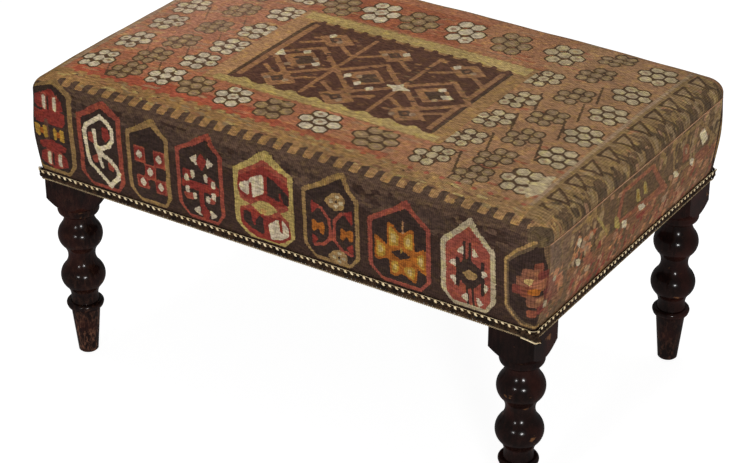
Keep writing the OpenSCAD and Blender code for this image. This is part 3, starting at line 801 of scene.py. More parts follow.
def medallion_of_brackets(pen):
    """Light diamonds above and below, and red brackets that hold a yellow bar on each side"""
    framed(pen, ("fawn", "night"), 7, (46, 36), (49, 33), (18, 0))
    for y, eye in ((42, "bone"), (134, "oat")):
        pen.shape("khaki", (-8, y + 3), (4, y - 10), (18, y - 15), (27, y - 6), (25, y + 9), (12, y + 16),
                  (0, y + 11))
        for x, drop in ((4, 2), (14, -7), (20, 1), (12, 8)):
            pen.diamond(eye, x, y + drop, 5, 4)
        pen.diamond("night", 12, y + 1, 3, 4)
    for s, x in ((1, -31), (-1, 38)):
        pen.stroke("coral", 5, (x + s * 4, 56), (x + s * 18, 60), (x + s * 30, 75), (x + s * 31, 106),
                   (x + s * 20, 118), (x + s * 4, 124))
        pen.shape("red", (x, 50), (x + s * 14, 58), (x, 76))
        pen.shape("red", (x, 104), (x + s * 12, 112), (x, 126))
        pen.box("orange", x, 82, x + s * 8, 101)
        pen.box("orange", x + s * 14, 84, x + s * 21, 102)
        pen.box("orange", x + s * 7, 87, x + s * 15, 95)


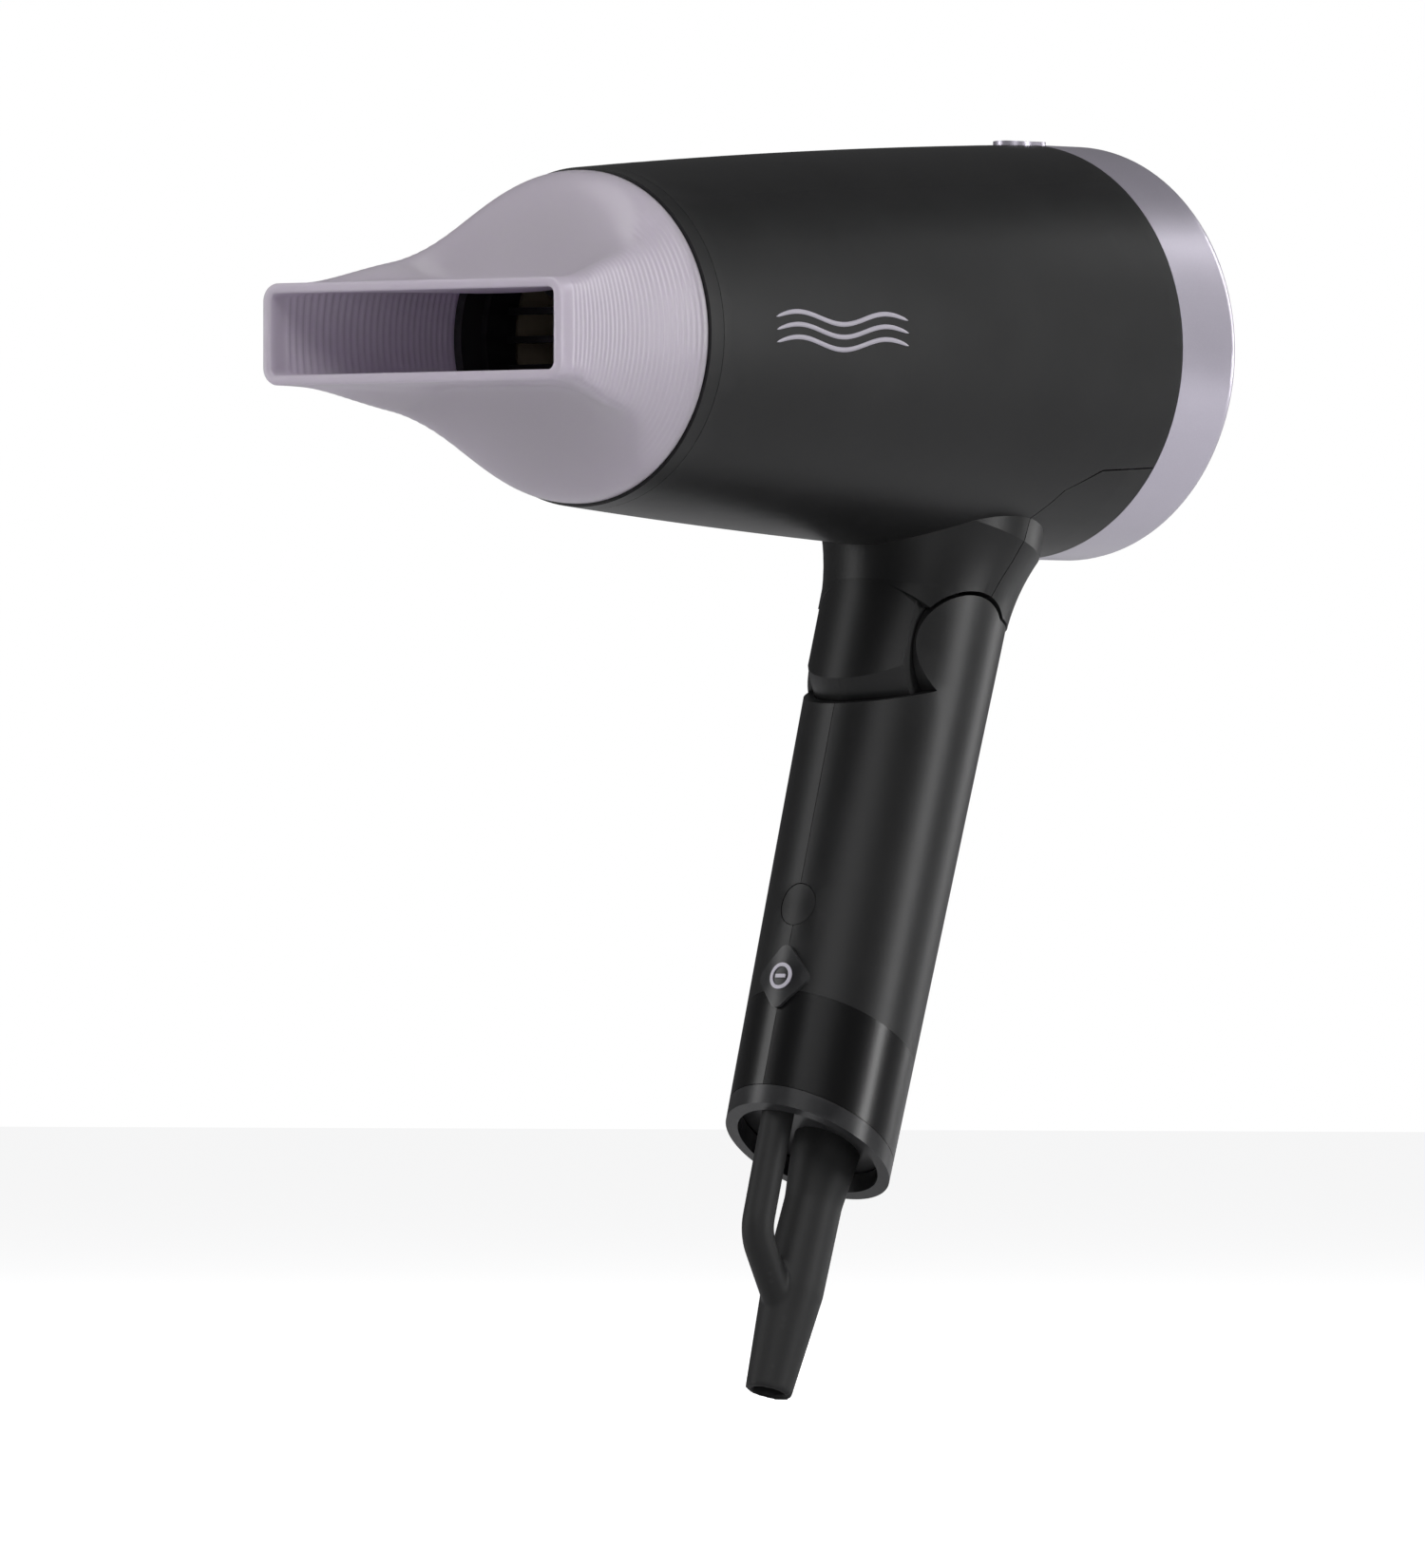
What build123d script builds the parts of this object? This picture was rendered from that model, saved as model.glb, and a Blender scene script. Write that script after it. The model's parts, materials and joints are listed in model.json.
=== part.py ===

# # # # #

→ TASK INSTRUCTIONS:
The records above must be repeated exactly, every one of them.

→ TASK SOLUTION:
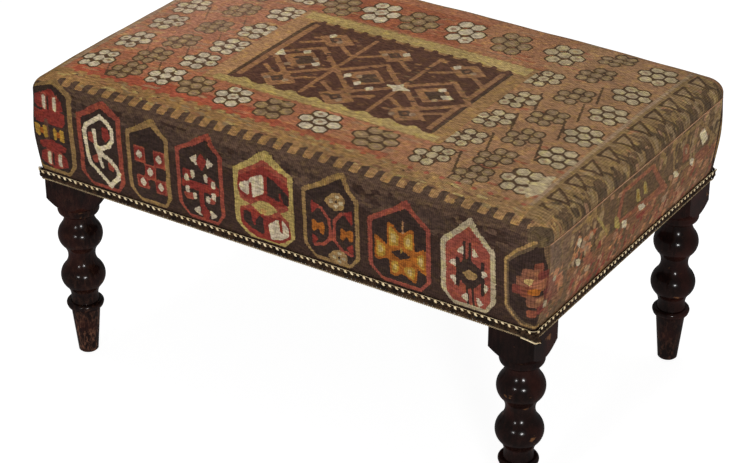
Keep writing the OpenSCAD and Blender code for this image. This is part 3, starting at line 801 of scene.py. More parts follow.
def medallion_of_brackets(pen):
    """Light diamonds above and below, and red brackets that hold a yellow bar on each side"""
    framed(pen, ("fawn", "night"), 7, (46, 36), (49, 33), (18, 0))
    for y, eye in ((42, "bone"), (134, "oat")):
        pen.shape("khaki", (-8, y + 3), (4, y - 10), (18, y - 15), (27, y - 6), (25, y + 9), (12, y + 16),
                  (0, y + 11))
        for x, drop in ((4, 2), (14, -7), (20, 1), (12, 8)):
            pen.diamond(eye, x, y + drop, 5, 4)
        pen.diamond("night", 12, y + 1, 3, 4)
    for s, x in ((1, -31), (-1, 38)):
        pen.stroke("coral", 5, (x + s * 4, 56), (x + s * 18, 60), (x + s * 30, 75), (x + s * 31, 106),
                   (x + s * 20, 118), (x + s * 4, 124))
        pen.shape("red", (x, 50), (x + s * 14, 58), (x, 76))
        pen.shape("red", (x, 104), (x + s * 12, 112), (x, 126))
        pen.box("orange", x, 82, x + s * 8, 101)
        pen.box("orange", x + s * 14, 84, x + s * 21, 102)
        pen.box("orange", x + s * 7, 87, x + s * 15, 95)


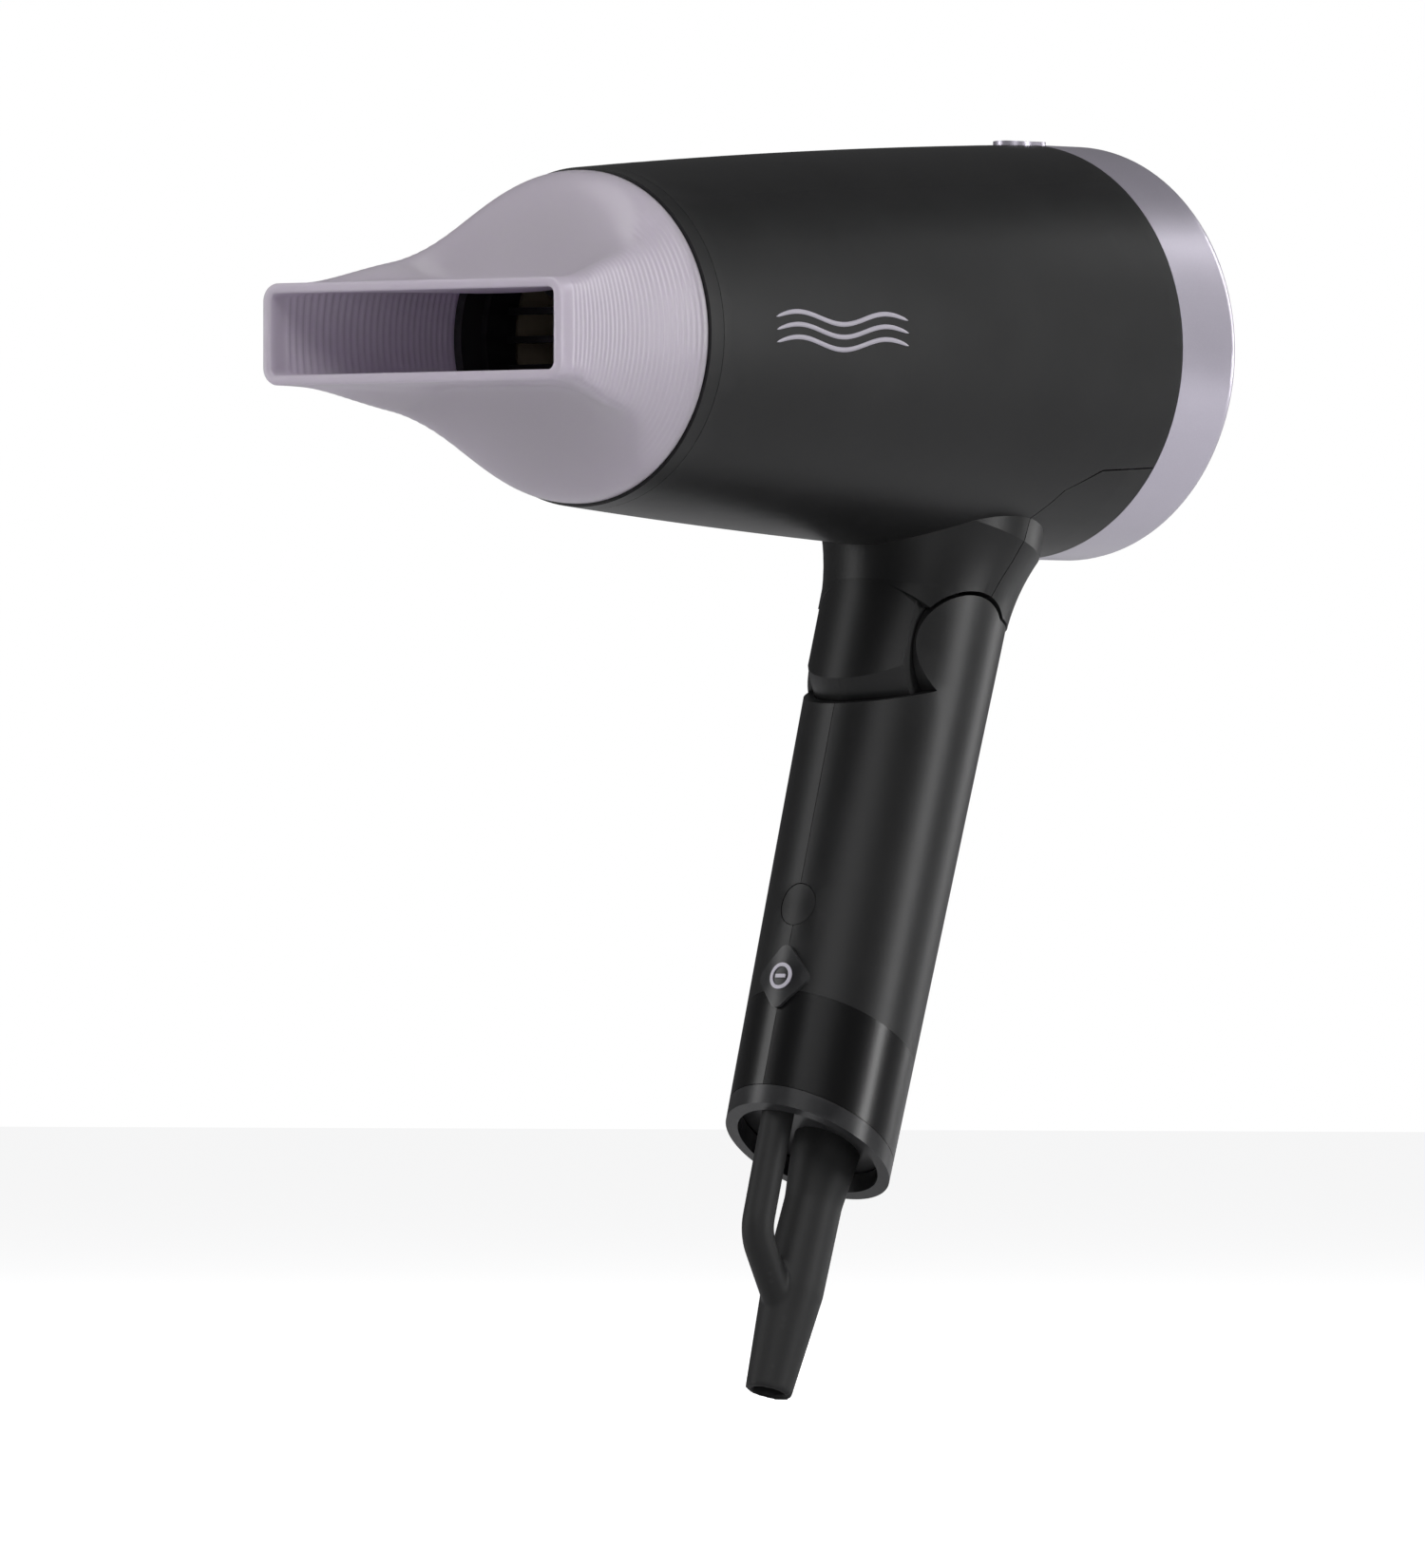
What build123d script builds the parts of this object? This picture was rendered from that model, saved as model.glb, and a Blender scene script. Write that script after it. The model's parts, materials and joints are listed in model.json.
=== part.py ===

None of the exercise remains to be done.